_Dataset:_
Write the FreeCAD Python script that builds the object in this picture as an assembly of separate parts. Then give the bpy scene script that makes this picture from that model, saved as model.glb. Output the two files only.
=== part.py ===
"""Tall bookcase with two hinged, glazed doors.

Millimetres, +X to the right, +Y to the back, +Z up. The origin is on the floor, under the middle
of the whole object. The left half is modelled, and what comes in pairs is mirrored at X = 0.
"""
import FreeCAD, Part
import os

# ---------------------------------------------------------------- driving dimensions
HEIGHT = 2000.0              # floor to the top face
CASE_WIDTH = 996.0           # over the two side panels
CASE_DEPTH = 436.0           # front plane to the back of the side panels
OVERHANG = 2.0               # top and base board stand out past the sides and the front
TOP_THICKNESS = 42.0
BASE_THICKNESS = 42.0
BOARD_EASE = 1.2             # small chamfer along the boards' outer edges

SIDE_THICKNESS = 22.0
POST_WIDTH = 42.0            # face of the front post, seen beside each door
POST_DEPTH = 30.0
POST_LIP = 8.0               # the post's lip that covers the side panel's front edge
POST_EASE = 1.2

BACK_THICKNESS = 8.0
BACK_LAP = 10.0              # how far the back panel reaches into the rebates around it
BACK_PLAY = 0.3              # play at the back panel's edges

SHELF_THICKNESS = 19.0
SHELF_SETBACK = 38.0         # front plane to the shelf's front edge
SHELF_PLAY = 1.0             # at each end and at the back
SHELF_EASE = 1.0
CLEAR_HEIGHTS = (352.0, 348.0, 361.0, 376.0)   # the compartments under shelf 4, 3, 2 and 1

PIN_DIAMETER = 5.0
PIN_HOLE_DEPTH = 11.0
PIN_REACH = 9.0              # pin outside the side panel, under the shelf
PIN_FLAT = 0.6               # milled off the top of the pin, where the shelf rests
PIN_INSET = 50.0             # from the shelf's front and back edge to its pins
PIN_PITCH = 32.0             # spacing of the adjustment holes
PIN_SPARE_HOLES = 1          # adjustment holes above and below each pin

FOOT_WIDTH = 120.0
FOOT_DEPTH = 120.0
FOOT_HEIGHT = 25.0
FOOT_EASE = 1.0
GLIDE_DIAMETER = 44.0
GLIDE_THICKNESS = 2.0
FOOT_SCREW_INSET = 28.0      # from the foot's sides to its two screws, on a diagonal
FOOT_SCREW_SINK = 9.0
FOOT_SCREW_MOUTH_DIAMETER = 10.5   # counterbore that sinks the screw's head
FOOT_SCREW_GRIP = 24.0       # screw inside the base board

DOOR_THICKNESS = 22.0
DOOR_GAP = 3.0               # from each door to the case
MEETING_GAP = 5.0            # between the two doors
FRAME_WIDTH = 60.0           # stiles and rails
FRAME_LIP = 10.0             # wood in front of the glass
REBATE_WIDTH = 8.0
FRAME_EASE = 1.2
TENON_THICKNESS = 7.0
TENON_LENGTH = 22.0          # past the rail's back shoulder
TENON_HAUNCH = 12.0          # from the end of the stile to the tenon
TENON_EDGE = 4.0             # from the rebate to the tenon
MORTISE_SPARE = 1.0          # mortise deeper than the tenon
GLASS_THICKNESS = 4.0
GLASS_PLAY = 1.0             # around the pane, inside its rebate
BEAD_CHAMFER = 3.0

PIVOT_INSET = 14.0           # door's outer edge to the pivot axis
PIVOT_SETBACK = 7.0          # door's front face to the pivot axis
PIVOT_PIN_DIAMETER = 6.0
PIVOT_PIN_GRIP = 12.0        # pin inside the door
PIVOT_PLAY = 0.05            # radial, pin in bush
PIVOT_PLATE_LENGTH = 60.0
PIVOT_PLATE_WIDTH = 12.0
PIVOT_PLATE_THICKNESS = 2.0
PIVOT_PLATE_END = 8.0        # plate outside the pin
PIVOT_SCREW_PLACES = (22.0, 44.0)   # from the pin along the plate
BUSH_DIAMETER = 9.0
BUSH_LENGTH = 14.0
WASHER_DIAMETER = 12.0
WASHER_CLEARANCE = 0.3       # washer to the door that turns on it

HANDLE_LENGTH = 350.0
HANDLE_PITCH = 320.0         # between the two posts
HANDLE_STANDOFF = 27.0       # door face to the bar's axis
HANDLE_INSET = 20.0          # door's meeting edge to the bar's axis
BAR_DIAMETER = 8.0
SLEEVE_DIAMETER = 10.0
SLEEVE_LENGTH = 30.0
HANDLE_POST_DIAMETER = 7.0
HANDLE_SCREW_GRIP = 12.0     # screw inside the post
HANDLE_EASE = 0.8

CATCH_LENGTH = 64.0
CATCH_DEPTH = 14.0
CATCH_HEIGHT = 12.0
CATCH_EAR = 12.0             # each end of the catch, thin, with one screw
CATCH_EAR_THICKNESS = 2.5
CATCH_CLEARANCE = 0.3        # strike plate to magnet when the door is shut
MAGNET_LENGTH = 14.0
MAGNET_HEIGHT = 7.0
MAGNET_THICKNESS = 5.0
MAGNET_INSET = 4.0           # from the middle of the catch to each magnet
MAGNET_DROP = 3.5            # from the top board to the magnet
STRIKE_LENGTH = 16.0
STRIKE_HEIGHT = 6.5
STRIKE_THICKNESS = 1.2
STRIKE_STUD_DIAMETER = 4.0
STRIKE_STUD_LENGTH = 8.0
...
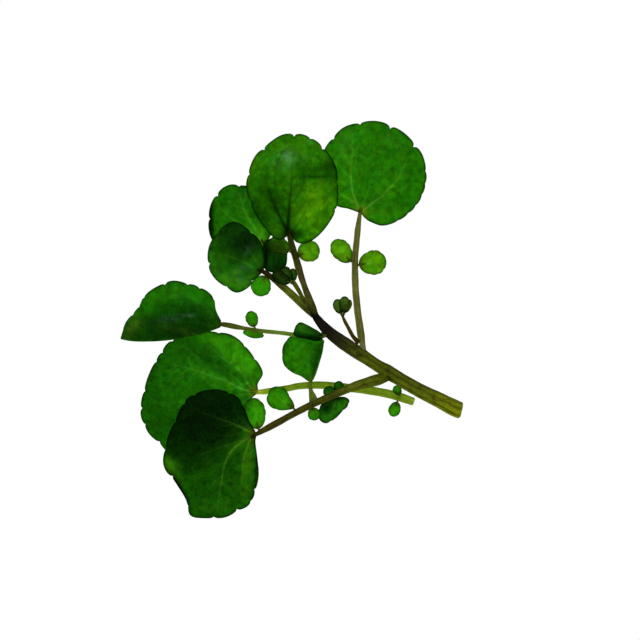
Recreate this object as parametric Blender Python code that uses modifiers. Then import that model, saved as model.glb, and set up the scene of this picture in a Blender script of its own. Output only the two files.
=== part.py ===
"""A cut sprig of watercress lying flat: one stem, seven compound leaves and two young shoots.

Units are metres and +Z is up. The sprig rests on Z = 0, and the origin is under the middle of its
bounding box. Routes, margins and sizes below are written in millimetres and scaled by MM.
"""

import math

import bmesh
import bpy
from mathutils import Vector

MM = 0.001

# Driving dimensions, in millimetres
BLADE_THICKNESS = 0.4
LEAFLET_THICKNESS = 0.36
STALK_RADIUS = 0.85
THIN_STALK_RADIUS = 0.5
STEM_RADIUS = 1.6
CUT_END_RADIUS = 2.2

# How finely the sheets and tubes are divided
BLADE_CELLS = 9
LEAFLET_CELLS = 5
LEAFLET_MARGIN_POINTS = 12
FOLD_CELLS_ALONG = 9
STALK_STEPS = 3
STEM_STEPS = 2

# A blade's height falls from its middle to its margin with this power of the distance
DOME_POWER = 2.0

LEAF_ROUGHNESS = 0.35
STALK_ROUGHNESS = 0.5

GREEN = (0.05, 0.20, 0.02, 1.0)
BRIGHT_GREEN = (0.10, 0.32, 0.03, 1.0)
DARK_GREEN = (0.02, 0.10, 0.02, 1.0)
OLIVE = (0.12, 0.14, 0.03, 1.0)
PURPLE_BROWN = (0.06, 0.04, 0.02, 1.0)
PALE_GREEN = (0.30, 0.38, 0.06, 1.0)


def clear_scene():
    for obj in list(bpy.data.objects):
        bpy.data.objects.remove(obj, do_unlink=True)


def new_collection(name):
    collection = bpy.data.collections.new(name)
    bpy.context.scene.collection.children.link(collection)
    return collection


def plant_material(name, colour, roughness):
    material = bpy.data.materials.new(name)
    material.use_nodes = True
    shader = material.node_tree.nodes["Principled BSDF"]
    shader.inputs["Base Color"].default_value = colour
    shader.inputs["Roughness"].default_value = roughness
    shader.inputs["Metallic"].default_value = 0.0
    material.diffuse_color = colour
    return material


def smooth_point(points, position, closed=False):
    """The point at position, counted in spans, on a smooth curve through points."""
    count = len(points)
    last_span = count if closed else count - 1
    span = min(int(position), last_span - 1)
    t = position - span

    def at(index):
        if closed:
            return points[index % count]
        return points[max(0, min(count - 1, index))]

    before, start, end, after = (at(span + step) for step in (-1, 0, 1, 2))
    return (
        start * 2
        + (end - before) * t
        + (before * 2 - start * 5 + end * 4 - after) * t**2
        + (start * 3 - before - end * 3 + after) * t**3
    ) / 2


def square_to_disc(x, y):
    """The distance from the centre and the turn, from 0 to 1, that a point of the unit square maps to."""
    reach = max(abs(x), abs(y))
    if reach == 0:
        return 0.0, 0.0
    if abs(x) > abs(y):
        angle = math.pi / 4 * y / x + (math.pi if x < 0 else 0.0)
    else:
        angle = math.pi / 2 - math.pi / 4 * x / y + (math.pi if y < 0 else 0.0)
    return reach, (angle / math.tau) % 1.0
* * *
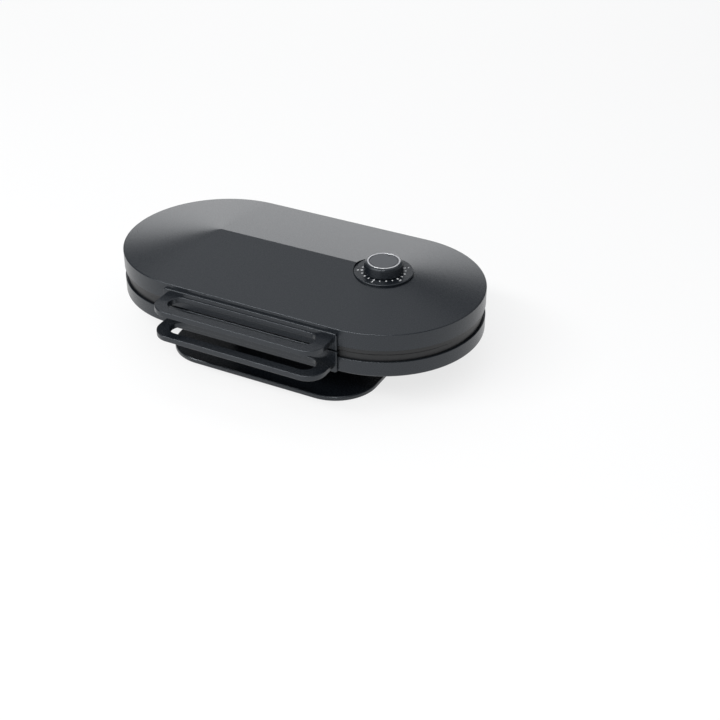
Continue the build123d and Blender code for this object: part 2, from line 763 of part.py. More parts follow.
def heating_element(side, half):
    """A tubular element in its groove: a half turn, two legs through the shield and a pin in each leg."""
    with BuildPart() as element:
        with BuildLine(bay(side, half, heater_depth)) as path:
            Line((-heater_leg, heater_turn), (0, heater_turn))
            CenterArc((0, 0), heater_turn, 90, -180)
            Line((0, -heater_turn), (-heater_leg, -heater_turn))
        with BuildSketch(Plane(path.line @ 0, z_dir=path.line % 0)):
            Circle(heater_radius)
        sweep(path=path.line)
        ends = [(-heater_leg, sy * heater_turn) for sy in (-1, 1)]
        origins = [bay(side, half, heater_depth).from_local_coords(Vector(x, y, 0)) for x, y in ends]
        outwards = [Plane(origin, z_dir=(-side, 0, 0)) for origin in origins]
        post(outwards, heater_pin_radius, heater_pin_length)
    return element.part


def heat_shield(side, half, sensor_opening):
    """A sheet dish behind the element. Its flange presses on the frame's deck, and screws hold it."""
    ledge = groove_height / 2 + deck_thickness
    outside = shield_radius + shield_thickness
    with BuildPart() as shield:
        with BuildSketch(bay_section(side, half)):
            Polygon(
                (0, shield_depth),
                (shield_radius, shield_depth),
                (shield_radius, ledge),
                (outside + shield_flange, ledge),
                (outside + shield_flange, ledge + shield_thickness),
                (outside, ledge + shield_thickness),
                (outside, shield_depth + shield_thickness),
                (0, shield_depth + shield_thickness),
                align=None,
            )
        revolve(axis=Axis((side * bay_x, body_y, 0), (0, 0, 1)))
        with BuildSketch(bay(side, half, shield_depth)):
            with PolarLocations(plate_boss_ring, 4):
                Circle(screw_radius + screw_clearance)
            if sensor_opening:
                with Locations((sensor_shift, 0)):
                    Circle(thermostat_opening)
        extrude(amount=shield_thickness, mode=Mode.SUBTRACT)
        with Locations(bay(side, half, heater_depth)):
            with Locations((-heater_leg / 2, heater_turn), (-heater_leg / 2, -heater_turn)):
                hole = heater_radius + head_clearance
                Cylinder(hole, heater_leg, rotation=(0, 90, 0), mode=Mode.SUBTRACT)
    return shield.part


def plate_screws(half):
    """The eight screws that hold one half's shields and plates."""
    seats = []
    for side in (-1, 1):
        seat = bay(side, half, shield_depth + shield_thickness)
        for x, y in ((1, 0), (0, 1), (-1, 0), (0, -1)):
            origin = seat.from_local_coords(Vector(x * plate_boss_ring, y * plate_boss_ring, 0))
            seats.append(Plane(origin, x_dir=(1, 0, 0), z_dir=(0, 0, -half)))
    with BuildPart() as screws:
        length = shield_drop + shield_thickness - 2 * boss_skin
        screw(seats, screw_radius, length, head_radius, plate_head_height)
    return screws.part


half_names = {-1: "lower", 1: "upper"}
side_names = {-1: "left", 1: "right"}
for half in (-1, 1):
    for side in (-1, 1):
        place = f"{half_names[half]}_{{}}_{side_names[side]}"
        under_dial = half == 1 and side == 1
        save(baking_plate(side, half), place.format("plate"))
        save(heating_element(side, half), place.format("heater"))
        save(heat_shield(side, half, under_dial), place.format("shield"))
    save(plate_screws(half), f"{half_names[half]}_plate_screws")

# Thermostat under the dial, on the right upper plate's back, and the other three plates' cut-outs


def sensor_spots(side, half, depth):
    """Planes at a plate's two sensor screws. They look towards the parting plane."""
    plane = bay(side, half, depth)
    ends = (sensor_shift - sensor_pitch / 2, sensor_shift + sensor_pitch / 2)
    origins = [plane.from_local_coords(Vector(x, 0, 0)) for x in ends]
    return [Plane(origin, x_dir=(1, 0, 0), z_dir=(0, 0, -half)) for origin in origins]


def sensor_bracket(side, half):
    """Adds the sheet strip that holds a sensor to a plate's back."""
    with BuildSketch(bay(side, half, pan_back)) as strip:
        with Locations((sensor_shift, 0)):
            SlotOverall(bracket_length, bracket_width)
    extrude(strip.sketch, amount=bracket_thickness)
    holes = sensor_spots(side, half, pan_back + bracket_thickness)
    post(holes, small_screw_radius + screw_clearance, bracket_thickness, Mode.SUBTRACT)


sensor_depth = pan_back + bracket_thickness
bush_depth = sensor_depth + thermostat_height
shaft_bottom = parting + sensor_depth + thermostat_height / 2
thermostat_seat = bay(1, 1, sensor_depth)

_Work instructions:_
Of the entries above, repeat exactly the lines from the line with "Write the FreeCAD" through the line with "hinged, glazed doors.", both of them included.

_The output:_
Write the FreeCAD Python script that builds the object in this picture as an assembly of separate parts. Then give the bpy scene script that makes this picture from that model, saved as model.glb. Output the two files only.
=== part.py ===
"""Tall bookcase with two hinged, glazed doors.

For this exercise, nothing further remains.